[Work to be completed]: From the listing below, extract every line in which the word "type" appears.

[Exercise data]:
....................

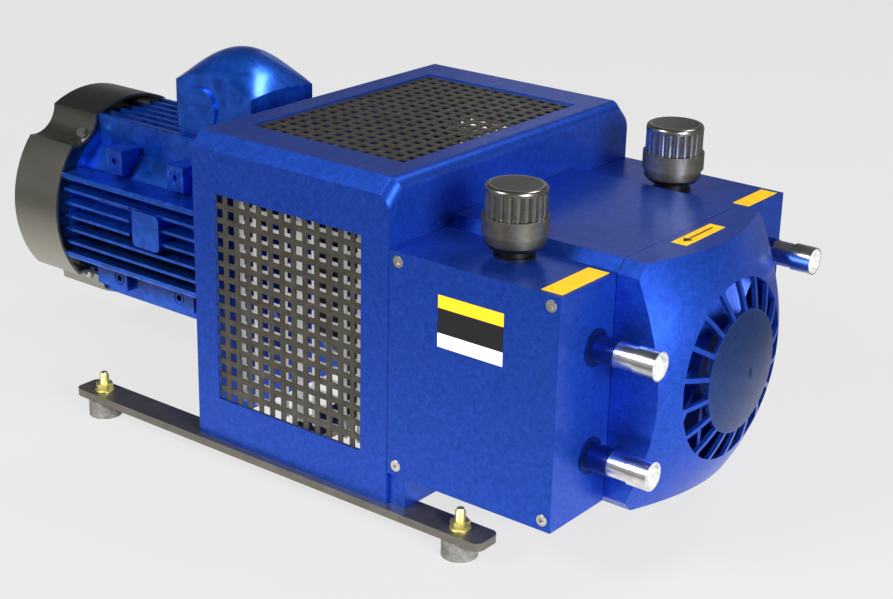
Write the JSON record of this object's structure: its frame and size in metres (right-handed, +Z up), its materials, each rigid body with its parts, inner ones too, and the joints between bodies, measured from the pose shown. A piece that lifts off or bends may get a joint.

....................

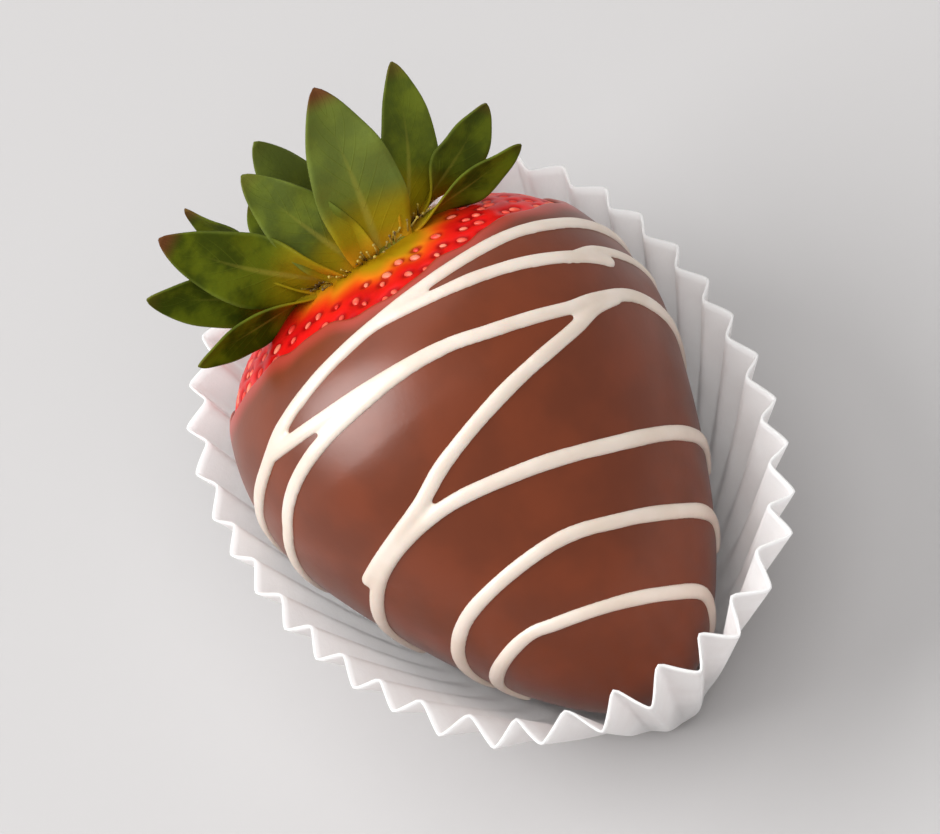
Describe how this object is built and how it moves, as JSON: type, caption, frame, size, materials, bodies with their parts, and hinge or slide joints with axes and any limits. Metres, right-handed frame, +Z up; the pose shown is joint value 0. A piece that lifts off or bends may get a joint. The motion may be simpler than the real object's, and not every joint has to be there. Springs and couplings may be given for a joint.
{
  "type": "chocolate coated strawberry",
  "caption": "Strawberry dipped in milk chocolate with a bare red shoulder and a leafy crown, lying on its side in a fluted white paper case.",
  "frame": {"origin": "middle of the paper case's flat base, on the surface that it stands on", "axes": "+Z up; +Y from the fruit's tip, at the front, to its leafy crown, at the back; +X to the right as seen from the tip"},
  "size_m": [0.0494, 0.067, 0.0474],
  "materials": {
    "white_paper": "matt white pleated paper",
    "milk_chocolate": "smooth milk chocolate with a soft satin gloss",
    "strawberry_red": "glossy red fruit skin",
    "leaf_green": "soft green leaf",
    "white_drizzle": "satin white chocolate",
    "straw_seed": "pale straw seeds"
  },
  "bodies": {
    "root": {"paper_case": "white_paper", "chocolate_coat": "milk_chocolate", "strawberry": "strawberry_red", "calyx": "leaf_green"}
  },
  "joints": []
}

....................

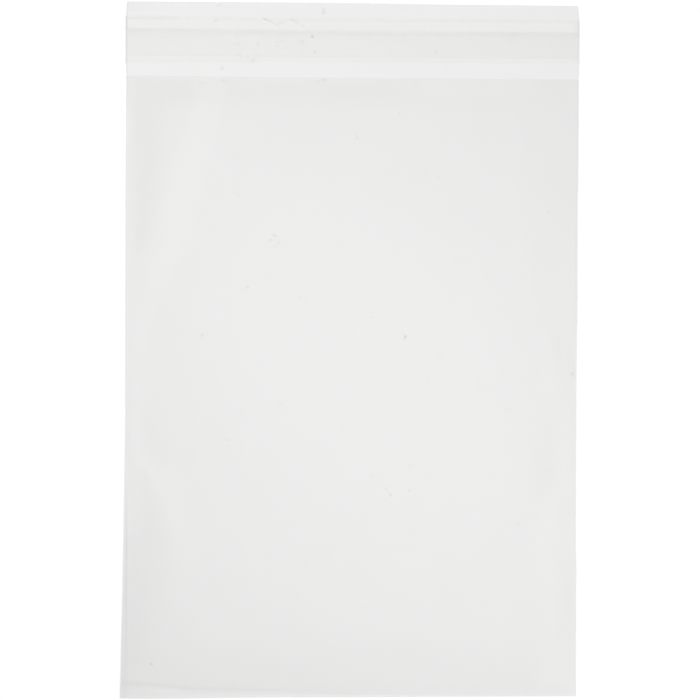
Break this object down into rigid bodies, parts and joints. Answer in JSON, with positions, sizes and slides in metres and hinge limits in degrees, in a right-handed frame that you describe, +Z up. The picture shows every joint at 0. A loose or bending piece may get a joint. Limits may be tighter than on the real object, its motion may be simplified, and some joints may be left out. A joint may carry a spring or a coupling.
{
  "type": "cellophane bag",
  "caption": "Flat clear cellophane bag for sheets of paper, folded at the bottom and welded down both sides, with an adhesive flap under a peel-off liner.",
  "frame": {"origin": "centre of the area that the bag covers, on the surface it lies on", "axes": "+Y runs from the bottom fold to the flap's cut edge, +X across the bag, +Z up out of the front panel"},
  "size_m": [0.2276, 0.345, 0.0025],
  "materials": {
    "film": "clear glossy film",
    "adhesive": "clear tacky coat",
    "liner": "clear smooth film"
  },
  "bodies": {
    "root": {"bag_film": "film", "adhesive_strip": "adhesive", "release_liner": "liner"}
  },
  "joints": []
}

....................

[Written solution]:
Describe how this object is built and how it moves, as JSON: type, caption, frame, size, materials, bodies with their parts, and hinge or slide joints with axes and any limits. Metres, right-handed frame, +Z up; the pose shown is joint value 0. A piece that lifts off or bends may get a joint. The motion may be simpler than the real object's, and not every joint has to be there. Springs and couplings may be given for a joint.
  "type": "chocolate coated strawberry",
  "type": "cellophane bag",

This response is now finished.